> **Problem statement**
Every line of the material is to be repeated exactly as it stands.

-- Begin --

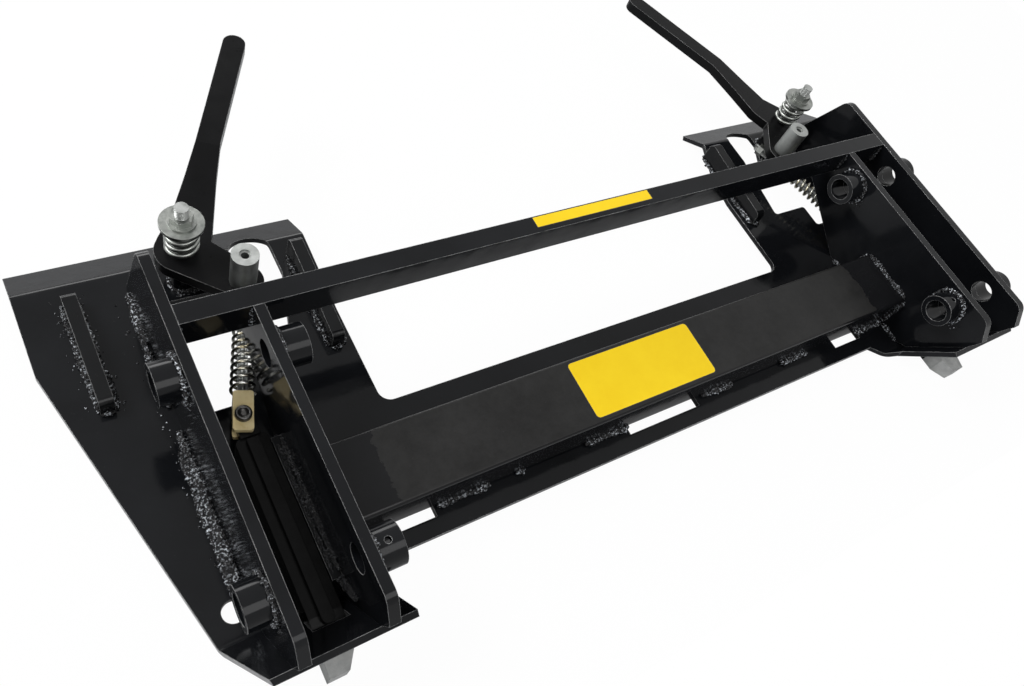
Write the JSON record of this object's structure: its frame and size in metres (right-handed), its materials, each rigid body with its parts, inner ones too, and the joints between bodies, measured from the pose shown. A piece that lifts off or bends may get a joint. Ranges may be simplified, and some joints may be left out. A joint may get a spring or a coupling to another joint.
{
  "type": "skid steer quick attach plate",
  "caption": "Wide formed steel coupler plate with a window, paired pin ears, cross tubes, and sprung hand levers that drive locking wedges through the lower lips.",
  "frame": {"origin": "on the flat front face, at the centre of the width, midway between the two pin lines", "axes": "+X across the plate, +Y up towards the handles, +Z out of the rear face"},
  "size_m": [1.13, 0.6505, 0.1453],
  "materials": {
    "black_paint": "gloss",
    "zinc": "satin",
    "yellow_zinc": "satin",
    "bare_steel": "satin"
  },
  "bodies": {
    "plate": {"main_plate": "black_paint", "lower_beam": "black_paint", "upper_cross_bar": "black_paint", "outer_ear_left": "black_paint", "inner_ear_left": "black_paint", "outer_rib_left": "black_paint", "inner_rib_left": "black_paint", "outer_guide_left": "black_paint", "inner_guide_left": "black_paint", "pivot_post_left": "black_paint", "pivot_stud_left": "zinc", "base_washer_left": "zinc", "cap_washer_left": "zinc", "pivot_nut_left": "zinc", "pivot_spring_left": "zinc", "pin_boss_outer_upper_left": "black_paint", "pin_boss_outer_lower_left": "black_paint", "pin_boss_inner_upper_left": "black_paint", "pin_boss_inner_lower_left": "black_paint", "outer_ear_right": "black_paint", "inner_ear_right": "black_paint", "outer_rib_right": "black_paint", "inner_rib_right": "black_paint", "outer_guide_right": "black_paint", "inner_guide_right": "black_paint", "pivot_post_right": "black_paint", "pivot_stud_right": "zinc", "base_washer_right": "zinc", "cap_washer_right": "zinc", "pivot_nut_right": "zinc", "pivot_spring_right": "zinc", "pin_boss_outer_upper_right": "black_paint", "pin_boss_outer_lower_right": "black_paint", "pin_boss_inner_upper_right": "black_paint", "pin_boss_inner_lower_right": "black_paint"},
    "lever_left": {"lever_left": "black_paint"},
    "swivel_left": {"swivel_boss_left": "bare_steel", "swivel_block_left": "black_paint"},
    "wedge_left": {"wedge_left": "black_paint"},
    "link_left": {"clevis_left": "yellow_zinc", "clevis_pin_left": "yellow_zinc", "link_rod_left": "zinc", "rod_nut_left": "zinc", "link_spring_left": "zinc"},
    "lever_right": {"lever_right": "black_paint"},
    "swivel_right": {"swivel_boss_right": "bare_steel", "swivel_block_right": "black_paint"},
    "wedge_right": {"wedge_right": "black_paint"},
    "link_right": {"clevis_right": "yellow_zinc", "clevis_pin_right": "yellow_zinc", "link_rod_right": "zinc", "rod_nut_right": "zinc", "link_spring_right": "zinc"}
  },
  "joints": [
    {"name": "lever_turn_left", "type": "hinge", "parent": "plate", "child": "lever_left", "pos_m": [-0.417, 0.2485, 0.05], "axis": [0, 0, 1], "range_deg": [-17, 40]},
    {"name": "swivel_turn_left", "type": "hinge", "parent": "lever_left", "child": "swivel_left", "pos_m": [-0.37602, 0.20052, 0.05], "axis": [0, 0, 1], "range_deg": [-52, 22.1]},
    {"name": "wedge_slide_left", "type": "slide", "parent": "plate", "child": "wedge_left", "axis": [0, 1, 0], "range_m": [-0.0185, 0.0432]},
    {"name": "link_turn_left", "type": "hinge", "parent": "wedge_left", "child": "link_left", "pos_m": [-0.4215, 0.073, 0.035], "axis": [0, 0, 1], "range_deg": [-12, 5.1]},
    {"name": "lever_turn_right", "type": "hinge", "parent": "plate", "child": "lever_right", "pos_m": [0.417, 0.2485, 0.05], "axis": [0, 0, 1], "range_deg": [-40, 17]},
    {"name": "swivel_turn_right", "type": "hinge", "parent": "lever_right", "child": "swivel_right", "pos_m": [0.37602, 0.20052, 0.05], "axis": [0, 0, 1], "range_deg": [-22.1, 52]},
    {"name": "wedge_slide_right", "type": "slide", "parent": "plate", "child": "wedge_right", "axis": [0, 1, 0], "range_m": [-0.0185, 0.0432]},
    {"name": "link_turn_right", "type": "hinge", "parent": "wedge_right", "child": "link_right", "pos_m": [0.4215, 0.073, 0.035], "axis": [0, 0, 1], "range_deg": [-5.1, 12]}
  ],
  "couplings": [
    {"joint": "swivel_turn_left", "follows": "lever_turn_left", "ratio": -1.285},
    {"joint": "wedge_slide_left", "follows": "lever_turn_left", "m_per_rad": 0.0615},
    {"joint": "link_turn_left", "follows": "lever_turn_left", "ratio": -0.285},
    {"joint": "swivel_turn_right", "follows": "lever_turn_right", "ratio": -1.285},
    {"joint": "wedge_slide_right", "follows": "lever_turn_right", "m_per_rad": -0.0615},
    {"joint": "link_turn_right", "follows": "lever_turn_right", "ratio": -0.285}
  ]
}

-- End --

> **Written response**
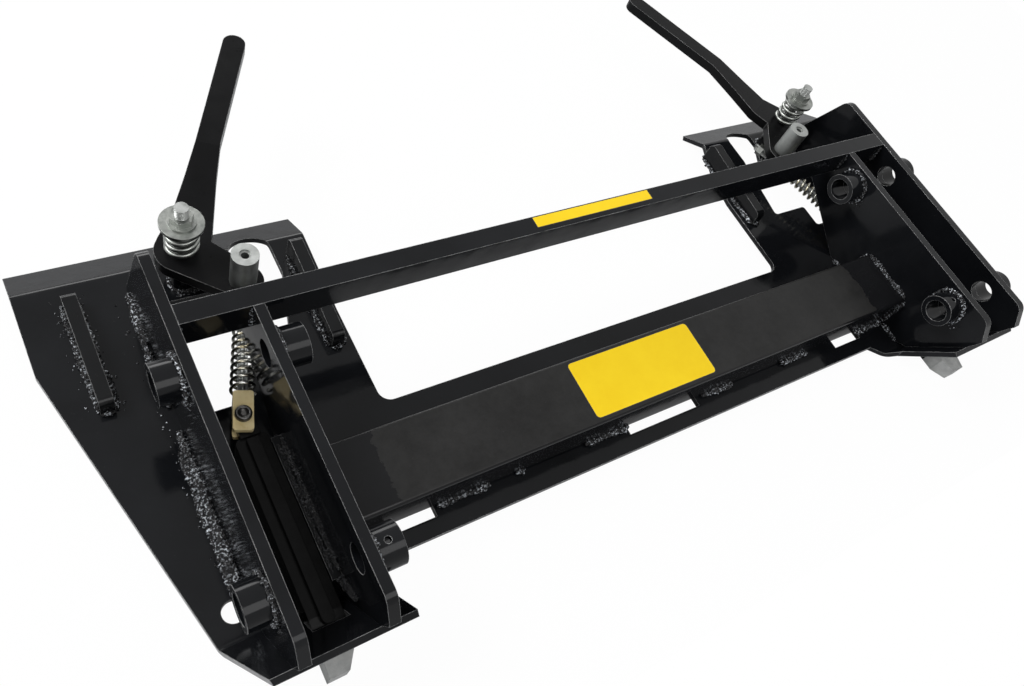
Write the JSON record of this object's structure: its frame and size in metres (right-handed), its materials, each rigid body with its parts, inner ones too, and the joints between bodies, measured from the pose shown. A piece that lifts off or bends may get a joint. Ranges may be simplified, and some joints may be left out. A joint may get a spring or a coupling to another joint.
{
  "type": "skid steer quick attach plate",
  "caption": "Wide formed steel coupler plate with a window, paired pin ears, cross tubes, and sprung hand levers that drive locking wedges through the lower lips.",
  "frame": {"origin": "on the flat front face, at the centre of the width, midway between the two pin lines", "axes": "+X across the plate, +Y up towards the handles, +Z out of the rear face"},
  "size_m": [1.13, 0.6505, 0.1453],
  "materials": {
    "black_paint": "gloss",
    "zinc": "satin",
    "yellow_zinc": "satin",
    "bare_steel": "satin"
  },
  "bodies": {
    "plate": {"main_plate": "black_paint", "lower_beam": "black_paint", "upper_cross_bar": "black_paint", "outer_ear_left": "black_paint", "inner_ear_left": "black_paint", "outer_rib_left": "black_paint", "inner_rib_left": "black_paint", "outer_guide_left": "black_paint", "inner_guide_left": "black_paint", "pivot_post_left": "black_paint", "pivot_stud_left": "zinc", "base_washer_left": "zinc", "cap_washer_left": "zinc", "pivot_nut_left": "zinc", "pivot_spring_left": "zinc", "pin_boss_outer_upper_left": "black_paint", "pin_boss_outer_lower_left": "black_paint", "pin_boss_inner_upper_left": "black_paint", "pin_boss_inner_lower_left": "black_paint", "outer_ear_right": "black_paint", "inner_ear_right": "black_paint", "outer_rib_right": "black_paint", "inner_rib_right": "black_paint", "outer_guide_right": "black_paint", "inner_guide_right": "black_paint", "pivot_post_right": "black_paint", "pivot_stud_right": "zinc", "base_washer_right": "zinc", "cap_washer_right": "zinc", "pivot_nut_right": "zinc", "pivot_spring_right": "zinc", "pin_boss_outer_upper_right": "black_paint", "pin_boss_outer_lower_right": "black_paint", "pin_boss_inner_upper_right": "black_paint", "pin_boss_inner_lower_right": "black_paint"},
    "lever_left": {"lever_left": "black_paint"},
    "swivel_left": {"swivel_boss_left": "bare_steel", "swivel_block_left": "black_paint"},
    "wedge_left": {"wedge_left": "black_paint"},
    "link_left": {"clevis_left": "yellow_zinc", "clevis_pin_left": "yellow_zinc", "link_rod_left": "zinc", "rod_nut_left": "zinc", "link_spring_left": "zinc"},
    "lever_right": {"lever_right": "black_paint"},
    "swivel_right": {"swivel_boss_right": "bare_steel", "swivel_block_right": "black_paint"},
    "wedge_right": {"wedge_right": "black_paint"},
    "link_right": {"clevis_right": "yellow_zinc", "clevis_pin_right": "yellow_zinc", "link_rod_right": "zinc", "rod_nut_right": "zinc", "link_spring_right": "zinc"}
  },
  "joints": [
    {"name": "lever_turn_left", "type": "hinge", "parent": "plate", "child": "lever_left", "pos_m": [-0.417, 0.2485, 0.05], "axis": [0, 0, 1], "range_deg": [-17, 40]},
    {"name": "swivel_turn_left", "type": "hinge", "parent": "lever_left", "child": "swivel_left", "pos_m": [-0.37602, 0.20052, 0.05], "axis": [0, 0, 1], "range_deg": [-52, 22.1]},
    {"name": "wedge_slide_left", "type": "slide", "parent": "plate", "child": "wedge_left", "axis": [0, 1, 0], "range_m": [-0.0185, 0.0432]},
    {"name": "link_turn_left", "type": "hinge", "parent": "wedge_left", "child": "link_left", "pos_m": [-0.4215, 0.073, 0.035], "axis": [0, 0, 1], "range_deg": [-12, 5.1]},
    {"name": "lever_turn_right", "type": "hinge", "parent": "plate", "child": "lever_right", "pos_m": [0.417, 0.2485, 0.05], "axis": [0, 0, 1], "range_deg": [-40, 17]},
    {"name": "swivel_turn_right", "type": "hinge", "parent": "lever_right", "child": "swivel_right", "pos_m": [0.37602, 0.20052, 0.05], "axis": [0, 0, 1], "range_deg": [-22.1, 52]},
    {"name": "wedge_slide_right", "type": "slide", "parent": "plate", "child": "wedge_right", "axis": [0, 1, 0], "range_m": [-0.0185, 0.0432]},
    {"name": "link_turn_right", "type": "hinge", "parent": "wedge_right", "child": "link_right", "pos_m": [0.4215, 0.073, 0.035], "axis": [0, 0, 1], "range_deg": [-5.1, 12]}
  ],
  "couplings": [
    {"joint": "swivel_turn_left", "follows": "lever_turn_left", "ratio": -1.285},
    {"joint": "wedge_slide_left", "follows": "lever_turn_left", "m_per_rad": 0.0615},
    {"joint": "link_turn_left", "follows": "lever_turn_left", "ratio": -0.285},
    {"joint": "swivel_turn_right", "follows": "lever_turn_right", "ratio": -1.285},
    {"joint": "wedge_slide_right", "follows": "lever_turn_right", "m_per_rad": -0.0615},
    {"joint": "link_turn_right", "follows": "lever_turn_right", "ratio": -0.285}
  ]
}